Important aspects to consider when developing and using indicators
• Good indicators cannot be developed without soundly supported information.
• Assessing performance requires clear objectives.
• Different people in different places have different values and aspirations. Indicators should be capable of reflecting and collecting the interests of a diversity of places, people, cultures and institutions.
• Indicators sets should evolve over time to remain useful; hence, these should be under continuous review.
• Indicator sets are rarely complete and are always perfectible.
• Knowledge obtained from indicators can be used for reducing the uncertainty of what we know about the system, but does not eliminate it. The vision derived from indicators is always a simplified and imperfect version of reality.

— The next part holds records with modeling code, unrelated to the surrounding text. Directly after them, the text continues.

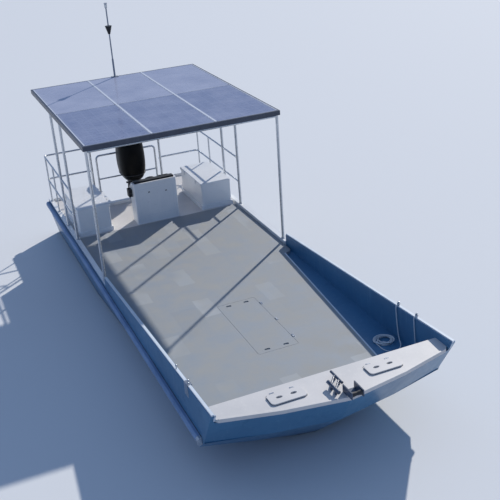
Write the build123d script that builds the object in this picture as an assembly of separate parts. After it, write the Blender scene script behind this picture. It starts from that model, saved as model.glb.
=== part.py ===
"""Aquaculture work boat: a flat-decked hull with a roofed helm, rails, storage and one outboard engine.

Millimetres. X runs to port, Y runs aft, Z is up from the waterline. The origin is on the
waterline amidships, and the bow points along -Y.
"""
from build123d import *
from math import cos, radians, sin, tan
import os

# Hull
STERN_Y = 4400
BOW_TIP_Y = -4030       # the knuckle's foremost point
BOW_MID_X = 750
BOW_MID_BACK = 130      # the bow's middle corners lie this far behind the tip
SHOULDER_BACK = 330     # and so do its shoulders, where the straight sides begin
FLARE = 320             # how far the bow leans forward up to the gunwale
SIDE_X = 1490           # half breadth
KNUCKLE_Z = 600
BELT_Z = 430            # lower edge of the upright topsides
BOW_FALL = 1.1          # how far the bow falls back for each millimetre below the knuckle
SIDE_DECK_Z = 700
GUNWALE_START_Z = 805
GUNWALE_BOW_Z = 1140
GUNWALE_WIDTH = 50
GUNWALE_FALL = 170      # where it starts to fall to the foredeck, ahead of the shoulder
GUNWALE_END = 20        # how far above the foredeck it ends
FLOOR_Z = 610
SIDE_DECK_WIDTH = 70
SIDE_DECK_CAP = 14
SEAT_GAP = 0.3          # clearance between pieces that bear on each other
KEEL_Z = -250
CHINE_Z = -60
SHOULDER_Y = BOW_TIP_Y + SHOULDER_BACK
HULL_WIDTH = 2 * SIDE_X

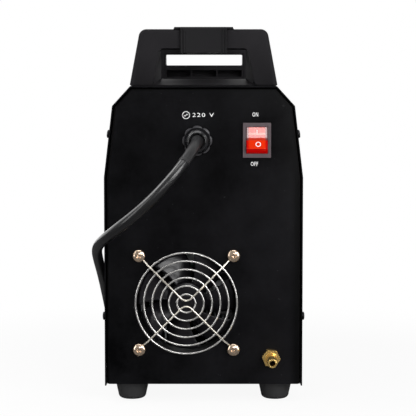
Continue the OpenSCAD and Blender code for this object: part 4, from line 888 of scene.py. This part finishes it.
bar_mesh = blocks("on_bar", [Matrix.Diagonal((0.7 * MM, 4.3 * MM, 0.1 * MM, 1))])
bar_mesh.transform(rocker_face(1, 5.4 * MM))
OFF_R, OFF_STEPS = 2.0 * MM, 40
ring_around = [Vector((OFF_R * math.cos(turn), OFF_R * math.sin(turn), 0))
               for turn in [math.tau * step / OFF_STEPS for step in range(OFF_STEPS + 1)]]
off_ring = tube_mesh("off_ring", ring_around, [0.42 * MM] * len(ring_around), 8)
off_ring.transform(rocker_face(-1, 5.6 * MM) @ Matrix.Translation((1.0 * MM, 0, 0))
                   @ Matrix.Diagonal((1, 1, 0.2, 1)))
rocker_marks = add_piece("rocker_marks", joined("rocker_marks", [bar_mesh, off_ring], mark_white), "rocker")

# ---- Printed words ---------------------------------------------------------------------------
# White pad print on the powder coat: the two words by the switch and a generic supply mark, a
# wave in a ring with the voltage, over the cable entry. The ink is thin and slightly uneven.
PRINT_T = 0.06 * MM
FRONT_FACE_Y = 168.5 * MM
ink = moulded("print_ink", shade(250, 250, 250), 0.5, 0.3 * MM, 0.006 * MM)


def printed(words, centre, height, bold=0.0, squeeze=1.0, front=False, spacing=1.0):
    """Raised ink letters, centred on (x, z) of the rear face, or of the front face."""
    text = bpy.data.curves.new("word", "FONT")
    text.body = words
    text.size = height / 0.73
    text.offset = bold * height
    text.space_character = spacing
    text.extrude = PRINT_T / 2
    text.resolution_u = 3
    text.align_x, text.align_y = "CENTER", "CENTER"
    holder = bpy.data.objects.new("word", text)
    scene.collection.objects.link(holder)
    mesh = bpy.data.meshes.new_from_object(holder.evaluated_get(bpy.context.evaluated_depsgraph_get()))
    bpy.data.objects.remove(holder)
    low = min(vertex.co.y for vertex in mesh.vertices)
    high = max(vertex.co.y for vertex in mesh.vertices)
    mesh.transform(Matrix.Translation((0, -(low + high) / 2, 0)))
    upright = Matrix.Rotation(math.radians(90), 4, "X") @ Matrix.Diagonal((squeeze, 1, 1, 1))
    if front:
        mesh.transform(Matrix.Translation((centre[0], FRONT_FACE_Y + PRINT_T / 2, centre[1]))
                       @ Matrix.Rotation(math.pi, 4, "Z") @ upright)
    else:
        mesh.transform(Matrix.Translation((centre[0], REAR_Y - PRINT_T / 2, centre[1])) @ upright)
    return mesh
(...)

Finally, it is worth remembering that the formulation of environmental indicators, in addition to other assessment tools, is an ongoing process that evolves according to the needs of each initiative. It is easy to foresee that their scope and importance is ever-increasing in a more participatory society that requires and demands objective and reliable information to build their viewpoints and make their own decisions.
In addition to their intrinsic utility, efforts focused on developing indicators have been key to guide and foster the integration and systematization of environmental information. The development of indicators has demanded a major effort in data gathering and analysis which, in turn, have forced the definition of strategies for database gathering and integration, and the use of quality assessment processes.